A Coreia do Sul oferece um exemplo notável de todas as três fases da Estratégia 3i, afirma o relatório. Em 1960, sua renda per capita era de apenas US$ 1.200; ao final de 2023, havia atingido US$ 33 mil. A Coreia do Sul começou com uma combinação simples de políticas para aumentar o investimento público e encorajar o investimento privado. Na década de 1970, isso se transformou numa política industrial que incentivava as empresas nacionais a adotarem tecnologias estrangeiras e métodos de produção mais sofisticados.

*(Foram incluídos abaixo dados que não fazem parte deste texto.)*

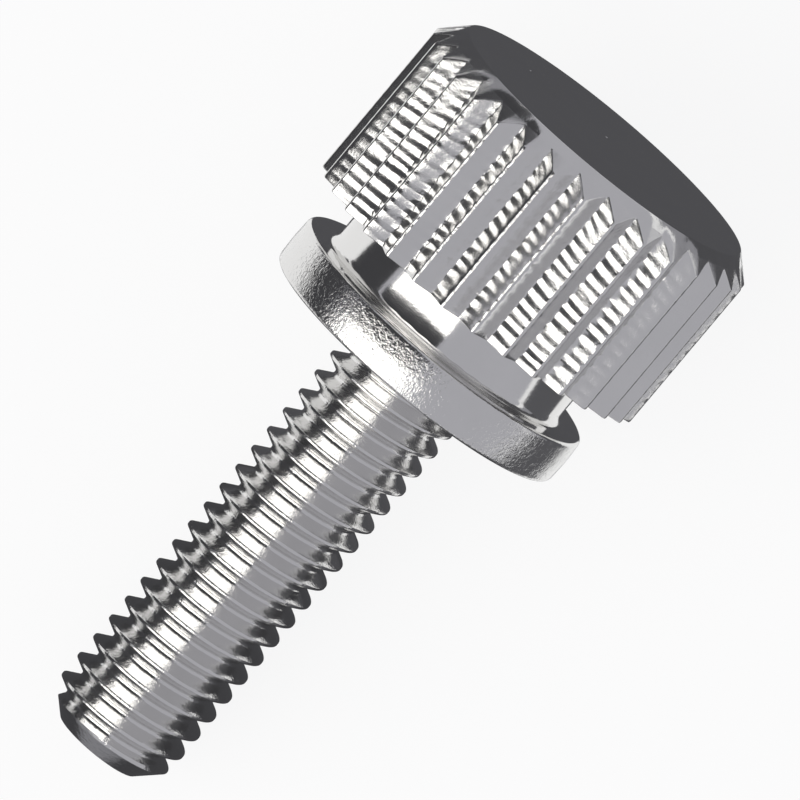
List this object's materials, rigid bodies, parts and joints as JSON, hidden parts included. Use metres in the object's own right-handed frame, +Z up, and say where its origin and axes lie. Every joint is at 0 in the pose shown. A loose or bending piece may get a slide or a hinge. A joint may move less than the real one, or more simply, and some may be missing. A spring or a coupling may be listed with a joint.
{
  "type": "thumb screw",
  "caption": "One-piece metal thumb screw with a knurled round head, a narrow neck, a collar and a threaded shank, tightened by hand.",
  "frame": {"origin": "on the flat surface the screw lies on, below the middle of its outline", "axes": "+Z up from that surface, +X along the lying screw towards the head, Y across it; the screw's own axis lies in the XZ plane, with the tip lower than the head"},
  "size_m": [0.0166, 0.008, 0.0085],
  "materials": {
    "plated_metal": "bright nickel plating"
  },
  "bodies": {
    "root": {"thumb_screw": "plated_metal"}
  },
  "joints": []
}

As empresas coreanas responderam bem a isso. A Samsung, que já foi uma fábrica de macarrão, começou a produzir aparelhos de TV para os mercados nacional e regional. Para fazer isso, obteve uma licença para usar tecnologias de empresas japonesas, como a Sanyo e a NEC. O sucesso da Samsung aqueceu a demanda por engenheiros, gestores e outros profissionais qualificados. Por sua vez, o governo sul-coreano reagiu à demanda. O Ministério da Educação estabeleceu metas — e aumentou orçamentos — para as universidades públicas ajudarem a desenvolver os novos conjuntos de competências exigidos pelas empresas nacionais. Atualmente, a Samsung é uma inovadora global por conta própria e uma das duas maiores fabricantes de smartphones do mundo.

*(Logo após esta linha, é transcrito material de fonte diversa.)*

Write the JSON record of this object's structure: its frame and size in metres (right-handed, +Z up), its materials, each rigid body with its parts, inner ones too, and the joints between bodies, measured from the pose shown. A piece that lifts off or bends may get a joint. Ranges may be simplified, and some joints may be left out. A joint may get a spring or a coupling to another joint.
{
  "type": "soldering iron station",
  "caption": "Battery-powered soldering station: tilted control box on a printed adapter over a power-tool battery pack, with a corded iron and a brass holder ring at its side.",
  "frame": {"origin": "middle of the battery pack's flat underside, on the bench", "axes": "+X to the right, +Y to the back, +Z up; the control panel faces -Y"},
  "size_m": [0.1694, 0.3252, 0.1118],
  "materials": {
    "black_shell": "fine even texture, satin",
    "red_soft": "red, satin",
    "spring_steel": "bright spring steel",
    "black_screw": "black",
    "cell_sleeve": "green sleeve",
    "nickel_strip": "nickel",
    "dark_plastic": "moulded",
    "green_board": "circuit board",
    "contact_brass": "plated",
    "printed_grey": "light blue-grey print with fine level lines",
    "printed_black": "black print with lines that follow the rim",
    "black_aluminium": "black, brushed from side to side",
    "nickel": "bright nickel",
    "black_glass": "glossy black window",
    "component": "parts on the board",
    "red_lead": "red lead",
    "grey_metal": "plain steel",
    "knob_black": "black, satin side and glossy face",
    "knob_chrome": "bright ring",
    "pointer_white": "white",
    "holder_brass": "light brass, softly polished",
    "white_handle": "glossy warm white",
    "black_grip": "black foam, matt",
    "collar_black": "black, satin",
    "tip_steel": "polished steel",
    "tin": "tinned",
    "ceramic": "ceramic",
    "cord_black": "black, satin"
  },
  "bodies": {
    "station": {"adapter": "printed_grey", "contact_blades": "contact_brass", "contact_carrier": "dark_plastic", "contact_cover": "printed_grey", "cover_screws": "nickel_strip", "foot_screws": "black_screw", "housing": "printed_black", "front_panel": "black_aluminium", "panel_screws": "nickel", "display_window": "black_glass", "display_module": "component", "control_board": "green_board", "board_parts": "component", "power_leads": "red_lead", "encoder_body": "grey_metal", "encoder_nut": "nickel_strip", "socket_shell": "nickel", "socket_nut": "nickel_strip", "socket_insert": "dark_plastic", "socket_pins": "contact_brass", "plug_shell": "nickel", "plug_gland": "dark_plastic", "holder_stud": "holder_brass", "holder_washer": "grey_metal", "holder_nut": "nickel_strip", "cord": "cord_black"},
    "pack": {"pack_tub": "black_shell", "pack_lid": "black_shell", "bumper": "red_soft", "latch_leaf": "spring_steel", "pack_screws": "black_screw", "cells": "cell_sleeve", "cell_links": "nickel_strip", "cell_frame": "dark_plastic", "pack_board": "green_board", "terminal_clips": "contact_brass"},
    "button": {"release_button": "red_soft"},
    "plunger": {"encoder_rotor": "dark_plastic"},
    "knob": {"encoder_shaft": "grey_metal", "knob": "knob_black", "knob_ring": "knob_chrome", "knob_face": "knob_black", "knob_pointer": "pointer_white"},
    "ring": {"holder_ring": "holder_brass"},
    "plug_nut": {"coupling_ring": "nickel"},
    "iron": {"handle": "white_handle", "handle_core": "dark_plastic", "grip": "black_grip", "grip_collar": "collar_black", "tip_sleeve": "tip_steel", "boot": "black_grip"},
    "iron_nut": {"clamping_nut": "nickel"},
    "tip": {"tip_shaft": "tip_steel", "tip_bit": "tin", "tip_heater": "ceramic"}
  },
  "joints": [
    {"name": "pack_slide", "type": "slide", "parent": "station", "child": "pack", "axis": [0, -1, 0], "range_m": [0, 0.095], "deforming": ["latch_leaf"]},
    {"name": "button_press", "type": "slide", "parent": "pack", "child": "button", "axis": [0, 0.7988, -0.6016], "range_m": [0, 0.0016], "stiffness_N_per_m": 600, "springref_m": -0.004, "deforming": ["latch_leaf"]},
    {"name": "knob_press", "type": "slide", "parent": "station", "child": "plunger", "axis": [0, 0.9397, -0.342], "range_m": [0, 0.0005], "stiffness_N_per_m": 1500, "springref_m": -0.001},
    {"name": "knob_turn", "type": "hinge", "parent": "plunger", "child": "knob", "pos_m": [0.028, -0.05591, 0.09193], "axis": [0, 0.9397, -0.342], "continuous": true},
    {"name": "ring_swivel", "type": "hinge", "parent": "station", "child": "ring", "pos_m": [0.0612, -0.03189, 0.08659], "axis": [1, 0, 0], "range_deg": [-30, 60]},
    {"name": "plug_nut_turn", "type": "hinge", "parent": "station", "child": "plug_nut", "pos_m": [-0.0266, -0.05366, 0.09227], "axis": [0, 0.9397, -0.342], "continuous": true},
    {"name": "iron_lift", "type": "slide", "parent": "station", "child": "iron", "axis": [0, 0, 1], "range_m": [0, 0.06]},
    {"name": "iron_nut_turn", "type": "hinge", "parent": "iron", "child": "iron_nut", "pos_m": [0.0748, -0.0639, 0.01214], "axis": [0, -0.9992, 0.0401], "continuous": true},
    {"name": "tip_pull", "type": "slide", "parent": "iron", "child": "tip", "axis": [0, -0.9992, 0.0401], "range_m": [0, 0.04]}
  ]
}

Outros países seguiram caminhos semelhantes, como a Polônia e o Chile. A Polônia se concentrou em aumentar a produtividade com tecnologias provenientes da Europa Ocidental. O Chile incentivou a transferência de tecnologias do exterior e as usou para impulsionar a inovação interna. Um de seus maiores sucessos envolveu a adaptação das tecnologias norueguesas de criação de salmão às condições locais, tornando o Chile um dos principais exportadores desse pescado.